====== Records shown

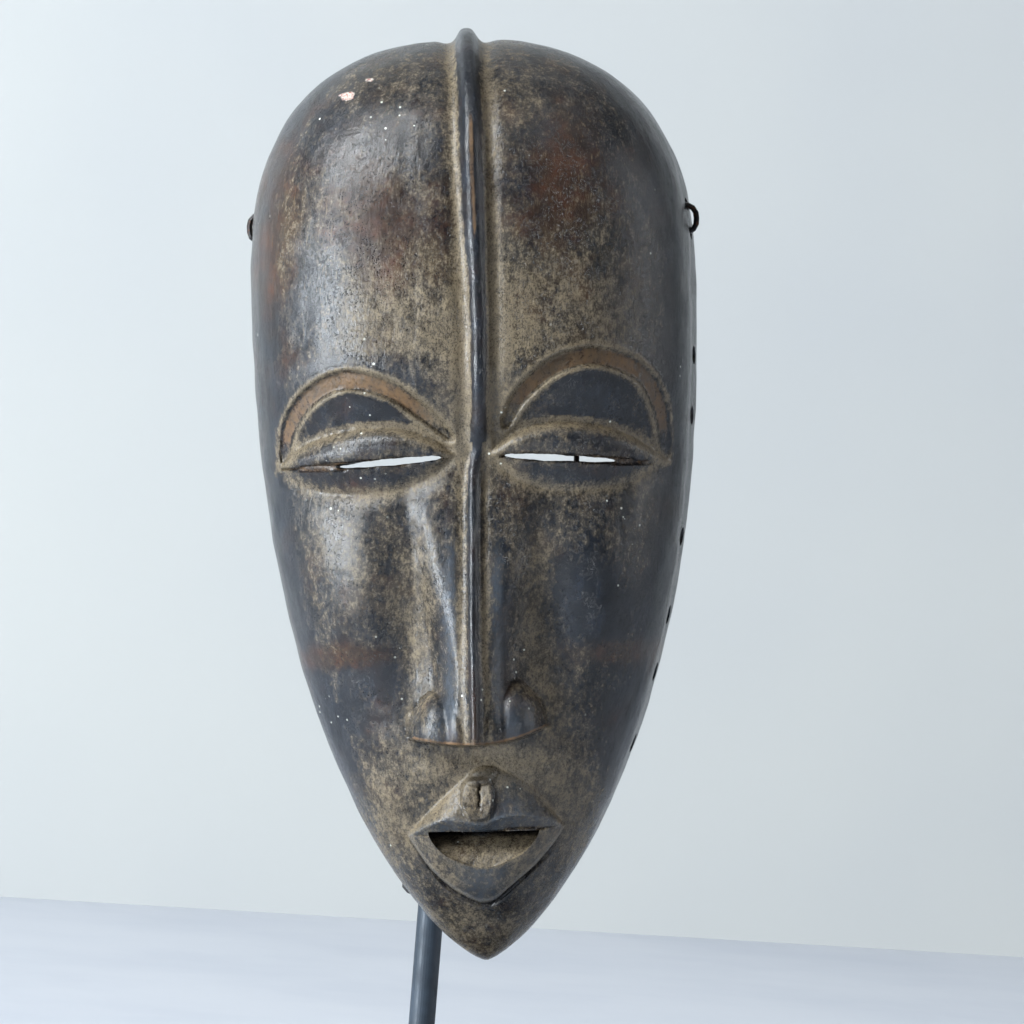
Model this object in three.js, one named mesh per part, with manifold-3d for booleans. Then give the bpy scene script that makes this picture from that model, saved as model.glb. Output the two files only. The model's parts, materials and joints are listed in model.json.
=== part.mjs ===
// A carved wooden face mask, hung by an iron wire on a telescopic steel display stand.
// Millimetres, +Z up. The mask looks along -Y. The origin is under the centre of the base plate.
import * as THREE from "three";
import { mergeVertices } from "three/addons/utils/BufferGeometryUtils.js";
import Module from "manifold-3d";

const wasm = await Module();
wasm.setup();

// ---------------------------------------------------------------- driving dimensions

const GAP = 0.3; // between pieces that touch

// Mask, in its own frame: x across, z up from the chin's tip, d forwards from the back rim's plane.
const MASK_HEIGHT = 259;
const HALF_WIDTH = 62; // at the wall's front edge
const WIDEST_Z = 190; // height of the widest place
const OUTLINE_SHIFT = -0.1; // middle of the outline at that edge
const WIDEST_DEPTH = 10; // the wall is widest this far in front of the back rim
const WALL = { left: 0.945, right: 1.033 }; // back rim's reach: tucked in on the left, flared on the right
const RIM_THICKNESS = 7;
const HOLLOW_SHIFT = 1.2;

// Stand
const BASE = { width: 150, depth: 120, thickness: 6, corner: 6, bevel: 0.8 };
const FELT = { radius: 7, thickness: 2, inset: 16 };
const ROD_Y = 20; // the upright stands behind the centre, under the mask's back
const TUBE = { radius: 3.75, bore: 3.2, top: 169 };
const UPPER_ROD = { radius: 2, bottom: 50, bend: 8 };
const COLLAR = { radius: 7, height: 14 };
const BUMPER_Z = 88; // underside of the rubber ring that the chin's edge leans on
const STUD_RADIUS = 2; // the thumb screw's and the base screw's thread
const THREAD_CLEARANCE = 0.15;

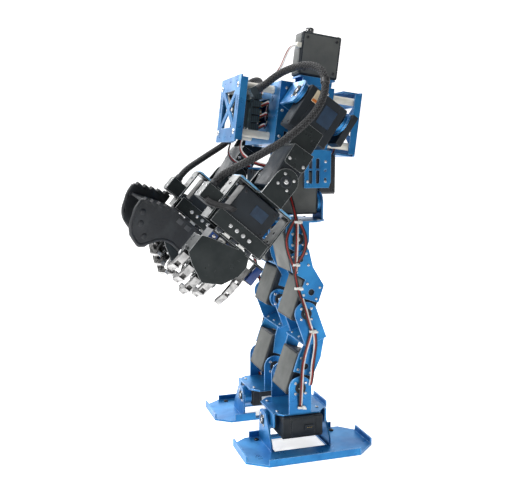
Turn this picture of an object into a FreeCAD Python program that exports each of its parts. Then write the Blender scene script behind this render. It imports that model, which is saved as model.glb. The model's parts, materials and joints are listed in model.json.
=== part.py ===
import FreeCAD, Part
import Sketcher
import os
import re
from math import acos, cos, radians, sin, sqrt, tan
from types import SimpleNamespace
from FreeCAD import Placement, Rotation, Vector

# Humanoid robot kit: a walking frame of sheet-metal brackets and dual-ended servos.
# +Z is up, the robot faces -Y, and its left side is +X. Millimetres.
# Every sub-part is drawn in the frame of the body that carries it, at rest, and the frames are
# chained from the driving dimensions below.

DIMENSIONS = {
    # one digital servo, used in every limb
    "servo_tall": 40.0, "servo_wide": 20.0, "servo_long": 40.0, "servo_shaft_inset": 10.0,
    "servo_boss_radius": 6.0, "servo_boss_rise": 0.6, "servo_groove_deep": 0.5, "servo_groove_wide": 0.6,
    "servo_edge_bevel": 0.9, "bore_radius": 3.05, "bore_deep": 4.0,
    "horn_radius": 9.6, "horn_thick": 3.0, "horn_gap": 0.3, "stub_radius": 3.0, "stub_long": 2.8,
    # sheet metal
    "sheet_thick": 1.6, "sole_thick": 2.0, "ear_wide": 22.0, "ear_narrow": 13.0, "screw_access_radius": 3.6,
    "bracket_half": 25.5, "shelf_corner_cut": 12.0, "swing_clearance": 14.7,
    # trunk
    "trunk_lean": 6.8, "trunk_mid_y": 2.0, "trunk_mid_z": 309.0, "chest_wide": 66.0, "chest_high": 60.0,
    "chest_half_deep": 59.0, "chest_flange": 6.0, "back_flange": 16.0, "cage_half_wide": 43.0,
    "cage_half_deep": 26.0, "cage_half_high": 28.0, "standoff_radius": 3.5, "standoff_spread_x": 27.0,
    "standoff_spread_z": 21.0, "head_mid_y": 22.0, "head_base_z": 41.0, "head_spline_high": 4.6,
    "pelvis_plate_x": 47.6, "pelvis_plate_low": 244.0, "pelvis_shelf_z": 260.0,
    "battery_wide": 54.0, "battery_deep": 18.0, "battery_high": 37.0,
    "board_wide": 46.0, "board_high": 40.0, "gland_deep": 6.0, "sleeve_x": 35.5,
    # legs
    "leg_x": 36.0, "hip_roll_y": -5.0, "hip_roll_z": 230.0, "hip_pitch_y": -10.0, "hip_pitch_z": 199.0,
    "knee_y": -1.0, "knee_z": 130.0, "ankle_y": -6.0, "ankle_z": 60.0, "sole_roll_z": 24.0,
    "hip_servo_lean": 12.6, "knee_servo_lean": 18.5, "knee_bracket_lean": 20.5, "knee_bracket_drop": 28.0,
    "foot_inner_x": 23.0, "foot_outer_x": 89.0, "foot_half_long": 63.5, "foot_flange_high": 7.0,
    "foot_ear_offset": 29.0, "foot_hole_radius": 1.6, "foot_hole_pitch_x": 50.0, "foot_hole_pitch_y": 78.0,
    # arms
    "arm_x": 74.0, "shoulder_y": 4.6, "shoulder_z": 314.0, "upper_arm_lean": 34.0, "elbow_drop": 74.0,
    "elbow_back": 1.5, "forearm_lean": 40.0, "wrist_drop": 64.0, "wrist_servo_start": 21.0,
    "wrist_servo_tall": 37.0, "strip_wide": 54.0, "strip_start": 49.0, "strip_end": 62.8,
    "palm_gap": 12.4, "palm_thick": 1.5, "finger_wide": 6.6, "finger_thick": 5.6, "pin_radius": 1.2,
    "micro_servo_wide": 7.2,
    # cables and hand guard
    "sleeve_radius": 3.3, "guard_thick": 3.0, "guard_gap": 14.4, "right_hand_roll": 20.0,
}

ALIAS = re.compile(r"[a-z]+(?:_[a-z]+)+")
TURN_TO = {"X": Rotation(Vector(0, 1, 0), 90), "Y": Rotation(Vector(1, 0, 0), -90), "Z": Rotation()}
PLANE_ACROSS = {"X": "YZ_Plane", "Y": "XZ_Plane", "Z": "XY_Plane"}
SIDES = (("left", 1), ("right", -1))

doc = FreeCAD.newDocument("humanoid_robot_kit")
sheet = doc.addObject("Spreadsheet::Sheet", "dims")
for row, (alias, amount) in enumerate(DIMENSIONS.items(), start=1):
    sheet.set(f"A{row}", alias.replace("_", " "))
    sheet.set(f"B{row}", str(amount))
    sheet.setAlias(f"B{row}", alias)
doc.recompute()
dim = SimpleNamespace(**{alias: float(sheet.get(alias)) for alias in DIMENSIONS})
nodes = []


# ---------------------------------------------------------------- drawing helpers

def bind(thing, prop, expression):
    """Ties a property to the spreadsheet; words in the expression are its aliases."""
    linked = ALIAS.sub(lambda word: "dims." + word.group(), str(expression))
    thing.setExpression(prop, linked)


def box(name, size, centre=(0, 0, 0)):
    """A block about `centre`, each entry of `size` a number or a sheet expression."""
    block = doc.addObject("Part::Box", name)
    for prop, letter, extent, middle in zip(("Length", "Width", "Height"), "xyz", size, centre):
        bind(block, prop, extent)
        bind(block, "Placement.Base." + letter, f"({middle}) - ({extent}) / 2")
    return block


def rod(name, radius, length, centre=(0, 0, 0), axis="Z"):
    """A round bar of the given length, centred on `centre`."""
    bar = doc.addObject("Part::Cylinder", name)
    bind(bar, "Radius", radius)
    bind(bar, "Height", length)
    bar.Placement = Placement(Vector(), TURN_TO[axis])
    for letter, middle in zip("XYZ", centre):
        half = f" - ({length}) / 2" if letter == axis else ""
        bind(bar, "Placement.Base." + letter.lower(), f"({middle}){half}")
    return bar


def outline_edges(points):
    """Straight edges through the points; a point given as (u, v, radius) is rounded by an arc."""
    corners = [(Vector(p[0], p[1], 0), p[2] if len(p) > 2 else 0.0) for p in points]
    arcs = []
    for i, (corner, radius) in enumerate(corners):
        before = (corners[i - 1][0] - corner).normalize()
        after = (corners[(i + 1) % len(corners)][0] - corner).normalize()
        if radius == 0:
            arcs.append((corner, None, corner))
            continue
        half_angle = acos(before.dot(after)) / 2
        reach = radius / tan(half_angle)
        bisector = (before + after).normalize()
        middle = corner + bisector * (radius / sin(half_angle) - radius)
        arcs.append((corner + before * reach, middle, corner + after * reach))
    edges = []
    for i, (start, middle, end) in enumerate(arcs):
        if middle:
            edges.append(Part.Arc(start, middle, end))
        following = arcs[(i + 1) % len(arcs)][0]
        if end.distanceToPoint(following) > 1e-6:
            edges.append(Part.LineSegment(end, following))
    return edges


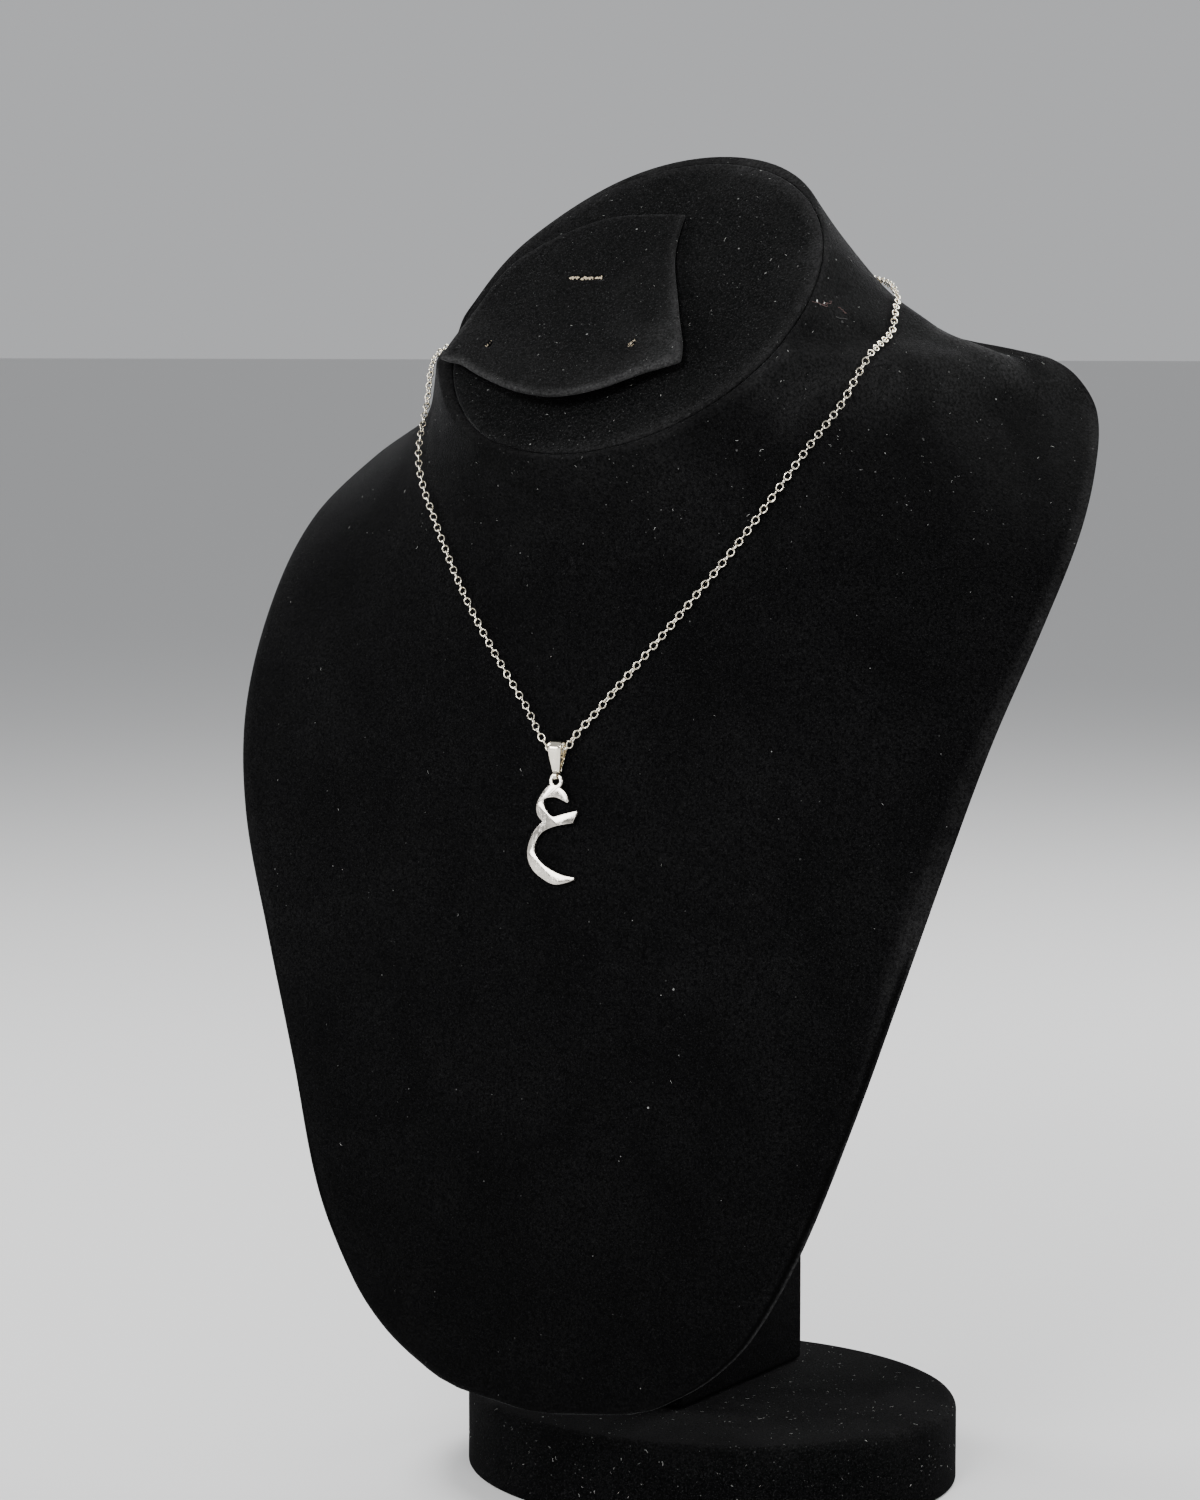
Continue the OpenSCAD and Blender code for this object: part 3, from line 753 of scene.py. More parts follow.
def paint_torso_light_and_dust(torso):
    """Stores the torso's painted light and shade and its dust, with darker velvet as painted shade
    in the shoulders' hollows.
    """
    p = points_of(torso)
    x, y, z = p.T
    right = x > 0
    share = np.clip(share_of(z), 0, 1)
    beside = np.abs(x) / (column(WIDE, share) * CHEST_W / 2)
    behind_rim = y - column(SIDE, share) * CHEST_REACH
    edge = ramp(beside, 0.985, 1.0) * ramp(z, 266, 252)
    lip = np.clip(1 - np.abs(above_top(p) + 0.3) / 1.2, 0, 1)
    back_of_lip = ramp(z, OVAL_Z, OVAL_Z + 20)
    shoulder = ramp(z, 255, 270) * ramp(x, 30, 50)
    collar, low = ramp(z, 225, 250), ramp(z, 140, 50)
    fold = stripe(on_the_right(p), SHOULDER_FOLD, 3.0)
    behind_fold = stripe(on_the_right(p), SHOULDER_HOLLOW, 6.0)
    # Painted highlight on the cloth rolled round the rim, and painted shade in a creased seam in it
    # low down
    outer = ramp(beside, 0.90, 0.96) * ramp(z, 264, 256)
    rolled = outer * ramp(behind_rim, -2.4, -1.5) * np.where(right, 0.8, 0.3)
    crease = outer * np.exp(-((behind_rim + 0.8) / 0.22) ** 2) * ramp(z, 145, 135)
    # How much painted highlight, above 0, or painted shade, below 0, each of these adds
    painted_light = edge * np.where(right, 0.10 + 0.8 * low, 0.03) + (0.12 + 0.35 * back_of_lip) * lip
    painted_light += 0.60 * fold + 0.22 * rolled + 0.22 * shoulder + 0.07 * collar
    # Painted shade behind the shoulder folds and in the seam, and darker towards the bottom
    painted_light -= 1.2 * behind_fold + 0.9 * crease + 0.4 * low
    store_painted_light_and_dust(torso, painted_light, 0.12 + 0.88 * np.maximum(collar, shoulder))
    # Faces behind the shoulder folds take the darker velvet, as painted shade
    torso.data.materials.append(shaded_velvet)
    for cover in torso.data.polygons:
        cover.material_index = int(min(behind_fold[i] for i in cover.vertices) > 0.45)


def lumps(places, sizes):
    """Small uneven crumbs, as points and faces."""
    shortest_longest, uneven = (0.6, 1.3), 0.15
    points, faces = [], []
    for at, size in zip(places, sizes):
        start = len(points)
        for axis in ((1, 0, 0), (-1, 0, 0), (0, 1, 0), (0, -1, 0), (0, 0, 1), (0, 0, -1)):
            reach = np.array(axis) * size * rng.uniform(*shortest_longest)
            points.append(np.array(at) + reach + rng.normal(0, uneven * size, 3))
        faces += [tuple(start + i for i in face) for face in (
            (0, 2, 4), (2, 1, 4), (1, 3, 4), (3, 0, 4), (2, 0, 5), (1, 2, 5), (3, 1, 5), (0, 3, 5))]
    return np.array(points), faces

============

- _Requirement_
Everything from the first line above up to and including the line that contains "const GAP = 0.3; // between pieces that touch" should be printed exactly; please print only that.

- _Output below_
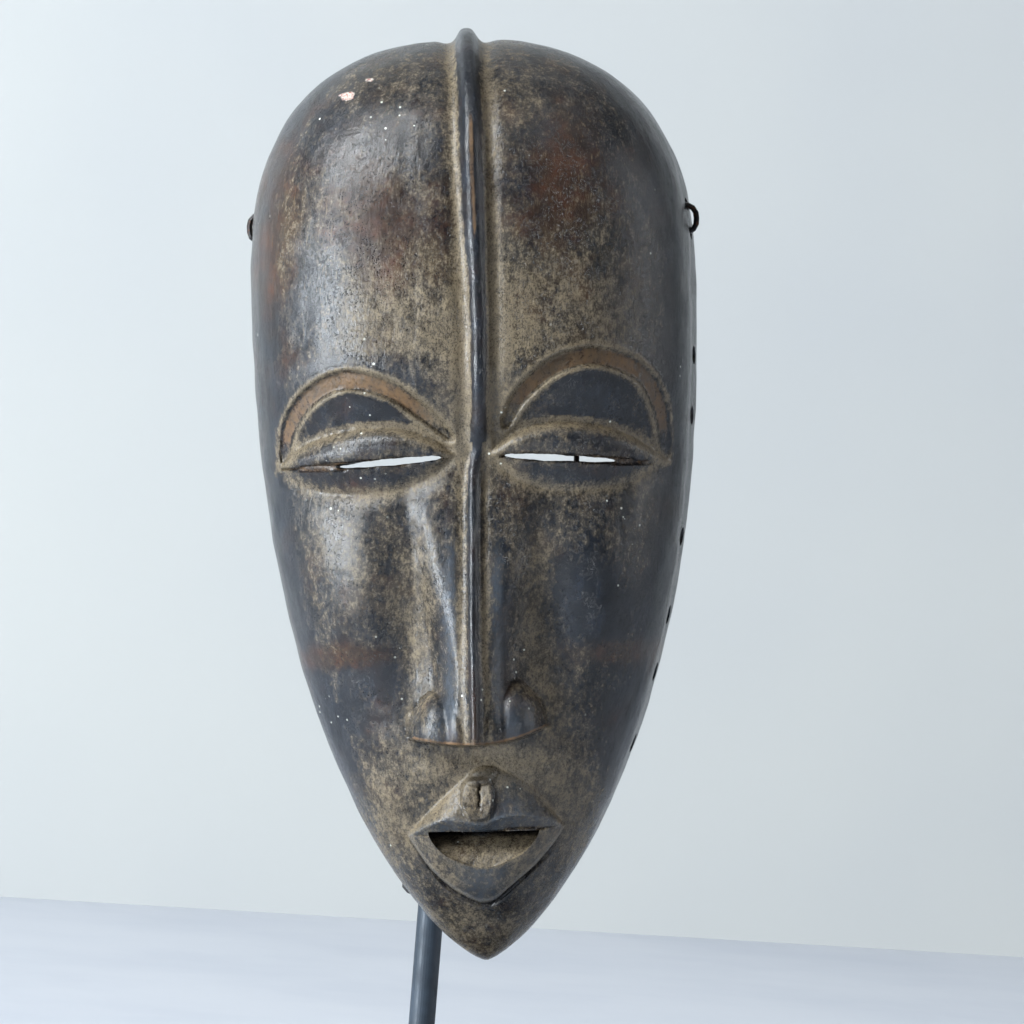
Model this object in three.js, one named mesh per part, with manifold-3d for booleans. Then give the bpy scene script that makes this picture from that model, saved as model.glb. Output the two files only. The model's parts, materials and joints are listed in model.json.
=== part.mjs ===
// A carved wooden face mask, hung by an iron wire on a telescopic steel display stand.
// Millimetres, +Z up. The mask looks along -Y. The origin is under the centre of the base plate.
import * as THREE from "three";
import { mergeVertices } from "three/addons/utils/BufferGeometryUtils.js";
import Module from "manifold-3d";

const wasm = await Module();
wasm.setup();

// ---------------------------------------------------------------- driving dimensions

const GAP = 0.3; // between pieces that touch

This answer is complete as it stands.